How to Understand the Hardware Performance Differences
- Memory Capacity Matters for Large Models: AMD's MI355X advantage stemmed from its 288 gigabytes of memory versus B200's 180 gigabytes, allowing it to handle larger mixture-of-experts models more efficiently without offloading data to slower storage.
- Bandwidth Determines Real-World Speed: The MI355X's 8 terabytes per second bandwidth proved critical for mixture-of-experts inference, where data movement between GPU memory and compute cores becomes the bottleneck rather than raw computing power.

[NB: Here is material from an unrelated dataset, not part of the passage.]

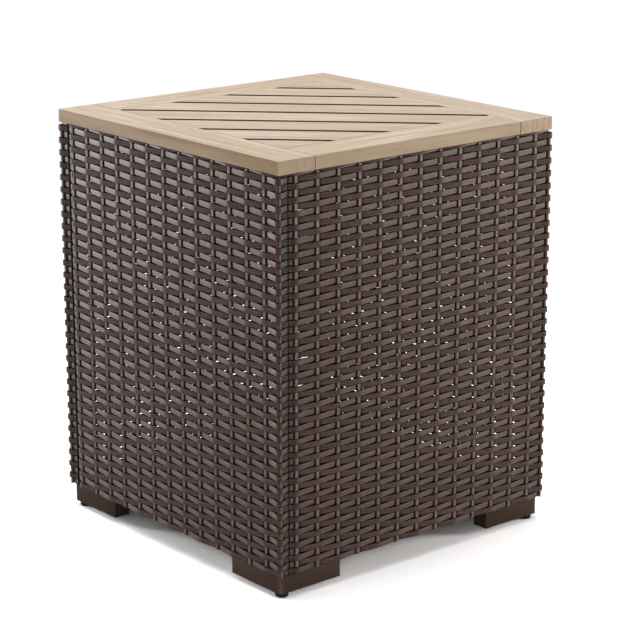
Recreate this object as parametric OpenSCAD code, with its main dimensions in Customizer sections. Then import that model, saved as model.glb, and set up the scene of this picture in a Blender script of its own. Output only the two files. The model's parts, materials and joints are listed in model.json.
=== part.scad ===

- Architecture Alignment Affects Optimization: Huawei's Ascend 950DT was co-designed in part for DeepSeek V4 inference, with the model's architecture and Huawei's accelerator roadmaps aligned from the start, demonstrating how hardware-software co-design can unlock performance gains.
Huawei's Ascend 950DT represented China's answer to Nvidia's dominance. The 950DT variant included 144 gigabytes of in-house HBM with nearly 4 terabytes per second of bandwidth, specifically targeting exascale FP8 workloads in Huawei's Atlas SuperPods. This wasn't an afterthought; the model's architecture and Huawei's accelerator roadmaps were aligned from the start.
What Does This Performance Sprint Mean for AI Infrastructure?
The 43-day optimization cycle revealed a fundamental truth about open-source development: when you're working in the open, a bottleneck gets identified, fixed, and merged in days, not quarters. The InferenceX engineering team, under the technical leadership of HaiShaw, pulled multiple all-nighters to measure and improve DeepSeek V4's performance across every major framework. The result wasn't incremental; it was transformative.
This performance improvement matters because it demonstrates that brilliant model architecture alone isn't enough. The infrastructure that runs models, the frameworks that optimize them, and the community that debugs them are equally critical. DeepSeek V4 arrived as a Formula 1 car in a million pieces. The chassis was revolutionary, the engine specs were insane, but on race day, it wasn't turning laps. By Day 26, it was racing at full speed. That transformation came not from the model creators but from the global open-source ecosystem rallying together to solve a shared problem.